Language designers often make the syntax easy to understand so that it can become popular.

Wikipedia: Semicolon Usage in Computer Languages

So if some language designer created a language that used ':-)' to denote the end of a statement it would, 1) be hard to read; 2) not be popular with people who already are used to using a ';'.

echo "Take Care" :-)



回答6:

The languages do it, as it signifies the end of a statement, not an end of the line, which means that you can compress code, to make it smaller and take up less space.

Take the C++ code (#include <iostream>):

for(int i = 0; i < 5; ++i){
    std::cout << "did you know?" << std::endl; 
    std::cout << "; signifies **end of statement**" << std::endl;
    std::cout << "**not the end of the line**" << std::endl;
}

It could also be written

for(int i = 0; i < 5; ++i){std::cout << "did you know?" << std::endl; std::cout << "; signifies **end of statement**" << std::endl; std::cout << "**not the end of the line**" << std::endl;}


回答7:

Short answer:

Because everyone else does it.

Not, nor everyone. Furthermore, many popular languages like Python, Ruby, or Visual Basic, don't use semicolon as end of statement but line breaks. Many, not "everyone", still uses semicolon because historical reasons, not rational argumentation: semicolons had a important role to replace the punched-card format in first age of computation, but today it can be totally discarded.
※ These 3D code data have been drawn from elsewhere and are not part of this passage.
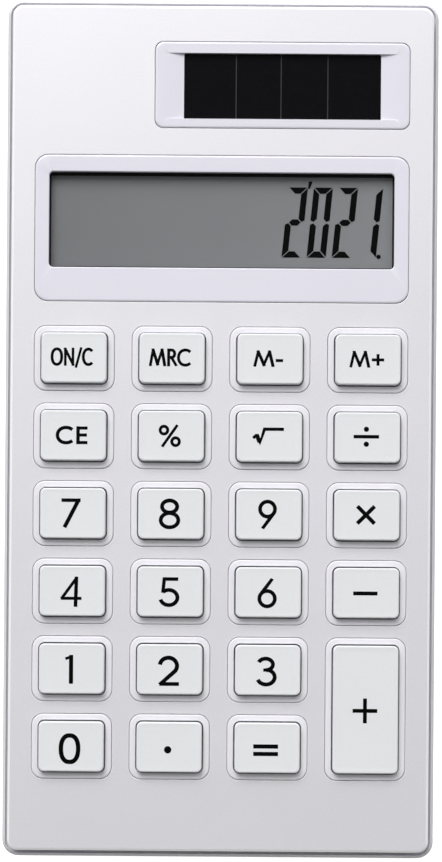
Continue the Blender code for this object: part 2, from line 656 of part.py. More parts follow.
def make_battery():
    """Button cell with the can downwards, and the two spring contacts that touch it."""
    bottom, shoulder, top = CELL_HEIGHTS
    edge = 0.3 * MM
    profile = (
        (0.0, top),
        (CELL_CAP_RADIUS - edge, top),
        (CELL_CAP_RADIUS, shoulder),
        (CELL_RADIUS - edge, shoulder),
        (CELL_RADIUS, shoulder - edge),
        (CELL_RADIUS, bottom + edge),
        (CELL_RADIUS - edge, bottom),
        (0.0, bottom),
    )
    turned("button_cell", profile, material("cell_steel", (0.70, 0.70, 0.70), 0.25, metallic=1.0), CELL_CENTRE)

    x, y = CELL_CENTRE
    start = BOARD_Y[1] - 2.2 * MM - y
    on_board = BOARD_Z[1] + CONTACT_THICKNESS
    clear = WELL_TOP_Z + 0.9 * MM
    touch = top + CONTACT_THICKNESS
    path = ((start, on_board), (start + 1.8 * MM, on_board), (start + 3.2 * MM, clear), (-3.0 * MM, clear))
    path += ((0.0, touch), (2.0 * MM, clear))
    bent_strip("battery_contact_negative", path, 4.0 * MM, spring_metal(), (x, y, 0.0))

    leaf_x = -CELL_RADIUS - FIT - CONTACT_THICKNESS / 2
    leaf = ((-7.8 * MM, -1.2 * MM), (-3.5 * MM, -0.6 * MM), (0.0, 0.0), (3.5 * MM, -0.6 * MM))
    strip = bent_strip(
        "battery_contact_positive",
        leaf,
        1.4 * MM,
        spring_metal(),
        (x + leaf_x, y, (TRAY_Z[1] + WELL_TOP_Z) / 2),
    )
    strip.rotation_euler = (0.0, math.pi / 2, 0.0)


def make_screw(name, place, head_z, head_radius, tip_z, shank_radius):
    """Pan-head screw driven upwards: a domed head below, a plain shank and a tapered tip above."""
    low, high = head_z
    edge = (high - low) / 3
    profile = (
        (0.0, tip_z),
        (shank_radius / 3, tip_z),
        (shank_radius, tip_z - 2 * shank_radius),
        (shank_radius, high),
        (head_radius, high),
        (head_radius, low + edge),
        (head_radius - edge, low),
        (0.0, low),
    )
    steel = material("screw_steel", (0.55, 0.55, 0.56), 0.35, metallic=1.0)
    turned(name, profile, steel, place, SMALL_SIDES)


def make_fasteners_and_feet():
    for number, place in enumerate(CASE_SCREWS, 1):
        make_screw(f"case_screw_{number}", place, (0.5 * MM, 1.1 * MM), 1.35 * MM, 6.5 * MM, 0.5 * MM)
    for number, place in enumerate(BOARD_SCREWS, 1):
        make_screw(f"board_screw_{number}", place, (2.5 * MM, 3.1 * MM), 1.2 * MM, 6.3 * MM, 0.5 * MM)
    rubber = material("foot_rubber", (0.50, 0.50, 0.52), 0.8)
    edge = 0.25 * MM
    profile = ((0.0, FOOT_TOP_Z), (FOOT_RADIUS, FOOT_TOP_Z), (FOOT_RADIUS, edge), (FOOT_RADIUS - edge, 0.0), (0.0, 0.0))
    for number, place in enumerate(FEET, 1):
        turned(f"rubber_foot_{number}", profile, rubber, place)


def shade():
    """Round pieces are shaded smooth, with their real edges left sharp."""
    for obj in PARTS.objects:
        if obj.type == "MESH" and obj.data.polygons:
            obj.data.shade_smooth()
            obj.data.set_sharp_from_angle(angle=math.radians(35))


clear_scene()
PARTS = new_collection("pocket_calculator")
CUTTERS = new_collection("cutters")
make_rear_housing()
make_front_housing()
make_face_plate()
make_display()
make_solar()
make_board()
make_key_mat()
make_keys()
make_battery_cover()
make_battery()
make_fasteners_and_feet()
shade()
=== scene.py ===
"""Looks of the slim pocket calculator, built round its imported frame.

Metres, in the frame's own axes: +X right across the keys, +Y towards the display, +Z out of the key face.
Every outer piece is a finely divided mesh that stands for its plain solid, the legends and the display's
digits are thin solids of ink and liquid crystal, and every surface has a procedural finish.
"""

import math

import bmesh
import bpy
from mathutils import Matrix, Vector


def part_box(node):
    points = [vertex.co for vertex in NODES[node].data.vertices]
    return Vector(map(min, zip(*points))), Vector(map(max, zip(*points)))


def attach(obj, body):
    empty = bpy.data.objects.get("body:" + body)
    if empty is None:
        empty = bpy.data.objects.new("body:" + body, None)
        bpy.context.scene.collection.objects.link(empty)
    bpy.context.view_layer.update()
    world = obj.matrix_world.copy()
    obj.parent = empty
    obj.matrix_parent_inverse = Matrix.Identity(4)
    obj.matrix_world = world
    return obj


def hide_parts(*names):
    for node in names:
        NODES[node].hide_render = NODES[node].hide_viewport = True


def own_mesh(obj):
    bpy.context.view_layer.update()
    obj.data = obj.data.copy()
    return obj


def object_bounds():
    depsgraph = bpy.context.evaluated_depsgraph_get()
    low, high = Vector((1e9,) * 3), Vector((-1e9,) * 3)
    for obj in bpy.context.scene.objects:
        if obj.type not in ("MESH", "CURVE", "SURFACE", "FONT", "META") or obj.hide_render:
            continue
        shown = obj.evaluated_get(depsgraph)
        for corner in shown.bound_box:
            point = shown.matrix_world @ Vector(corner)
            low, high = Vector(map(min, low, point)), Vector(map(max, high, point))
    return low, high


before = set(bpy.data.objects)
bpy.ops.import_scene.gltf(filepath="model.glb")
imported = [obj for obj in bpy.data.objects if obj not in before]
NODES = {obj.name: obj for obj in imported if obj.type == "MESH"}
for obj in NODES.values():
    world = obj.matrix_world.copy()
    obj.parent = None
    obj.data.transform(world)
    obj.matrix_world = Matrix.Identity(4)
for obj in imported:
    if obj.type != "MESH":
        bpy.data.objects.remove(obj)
CAD_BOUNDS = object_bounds()

MM = 0.001
TINY = 0.02 * MM

# How finely round shapes are divided
CORNER_STEPS = 10
EASE_STEPS = 4
ROUND_SIDES = 64
SMALL_SIDES = 32
ARC_STEPS = 20
SHARP_ANGLE = math.radians(40)
FLAT_EDGE_ANGLE = math.radians(15)
PAST = 1.0 * MM  # how far a cutting shape reaches past what it cuts

# Outer body
BODY_CORNER = 2.3 * MM
WALL = 1.3 * MM
LIP = 0.5 * MM
FIT = 0.2 * MM
BACK_ROUND = 1.2 * MM
SHOULDER_SLOPE = (0.40 * MM, 0.60 * MM)  # across and down
SHOULDER_POINTS = ((0, 0), (0.15, 0.3), (0.85, 0.94))  # shares of the way across and of the way up
SHOULDER_Z = 8.2 * MM
RIM_WIDTH = 0.45 * MM
GROOVE_Z = 7.4 * MM
DECK_Z = (7.35 * MM, 8.35 * MM)
DECK_INSET = 1.05 * MM
SPLIT_Z = 5.05 * MM
SPLIT_GAP = 0.1 * MM
SPLIT_EASE = 0.12 * MM
REBATE_TOP_Z = 6.1 * MM
FLOOR_Z = 1.6 * MM
BOARD_TOP_Z = 4.2 * MM
BOSS_RADIUS = 1.7 * MM
BOARD_BOSS_RADIUS = 1.2 * MM
PILOT_RADIUS = 0.62 * MM
PILOT_TOPS_Z = (7.0 * MM, 6.8 * MM)  # of the case and the board bosses
BOSS_MEET_Z = 3.45 * MM

# Face plate
PLATE_CORNER = 1.5 * MM
PLATE_CUT = (0.32 * MM, 0.13 * MM)  # the bright bevel's width and depth
PLATE_BURR = 0.07 * MM
PLATE_FOOT = 0.05 * MM
HAIRLINE = 0.08 * MM  # the gap round the collars and trims

# Keys and the collars round them
FLANGE_RIM = 0.7 * MM
FLANGE_THICKNESS = 0.7 * MM
FLANGE_EDGE = 0.1 * MM
CAP_CORNER = 0.75 * MM
CAP_ROUND = 0.2 * MM
CAP_CLEARANCE = 0.18 * MM
CAP_DISH = 0.03 * MM
COLLAR_RIM = 1.03 * MM
COLLAR_CORNER = 1.65 * MM
COLLAR_EASE = 0.22 * MM
INK_THICKNESS = 0.02 * MM
MOST_MITRE = 2.2  # how far a stroke's corner may stand out, in halves of its width

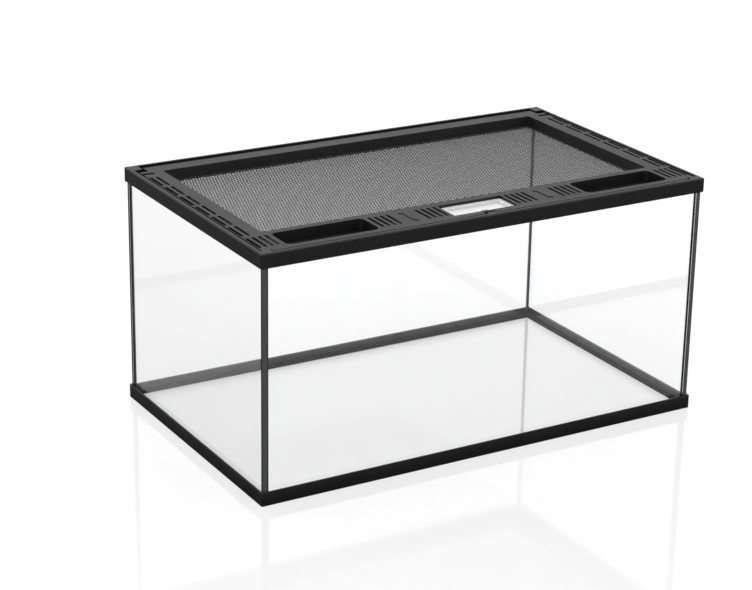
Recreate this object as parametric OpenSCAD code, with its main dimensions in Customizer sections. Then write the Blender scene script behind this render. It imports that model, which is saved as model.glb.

In fact, there're two popular ways of specify an end of statement:

  1. Using a semicolon.
  2. Leaving as is. This makes the compiler read a line break as end of statement. When you want extend your statement to more of one line, you simply use a special character (like \ in Python) to say that the statement has not finished.

In order to make a code more readable, using a special character to specify an end of statement should be an exception, not the rule.